The Motion Paradox: The 2,500-Year Old Puzzle Behind All the Mysteries of Time and Space
Joseph Mazur (2007)
ISBN: 0525949925

While the world's greatest minds have been stumped by Zeno's claim that motion is a logical impossibility, most people probably think the idea absurd. Nonetheless, Zeno's paradox - which, if solved, possibly holds the key to understanding the mysteries of time and space - is still as relevant and vexing today as it was during Aristotle's time. Now, mathematician Joseph Mazur, recipient of a Guggenheim fellowship and professor of mathematics at Marlboro College, delves into the history and philosophy of Zeno's paradox, and why it has managed to withstand numerous challenges unbeaten. The puzzle presented by the Greek philosopher Zeno is, like many truly perplexing problems, relatively simple to understand, but notoriously difficult to resolve.

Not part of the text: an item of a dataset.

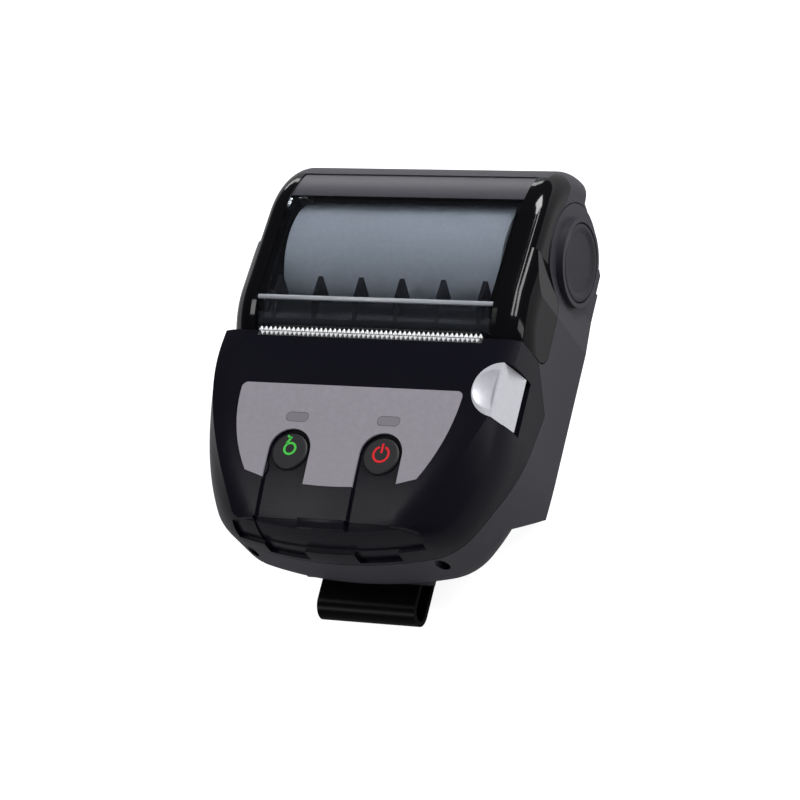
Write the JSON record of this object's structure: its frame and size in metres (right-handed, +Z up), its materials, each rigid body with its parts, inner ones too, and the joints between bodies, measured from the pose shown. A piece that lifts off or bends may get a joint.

The puzzle is best known as the race between Achilles and a tortoise, with the latter having a head start. According to Zeno, Achilles can never win against the tortoise, as he would first have to cover half the distance between himself and the tortoise, and half that distance again, ad infinitum. Basically, Achilles never makes it off the starter's block. Though Zeno's paradox is well known, Mazur's dazzling prose and lucid explanations on how the paradox is enmeshed in current mathematical modeling of motion make The Motion Paradox a great read.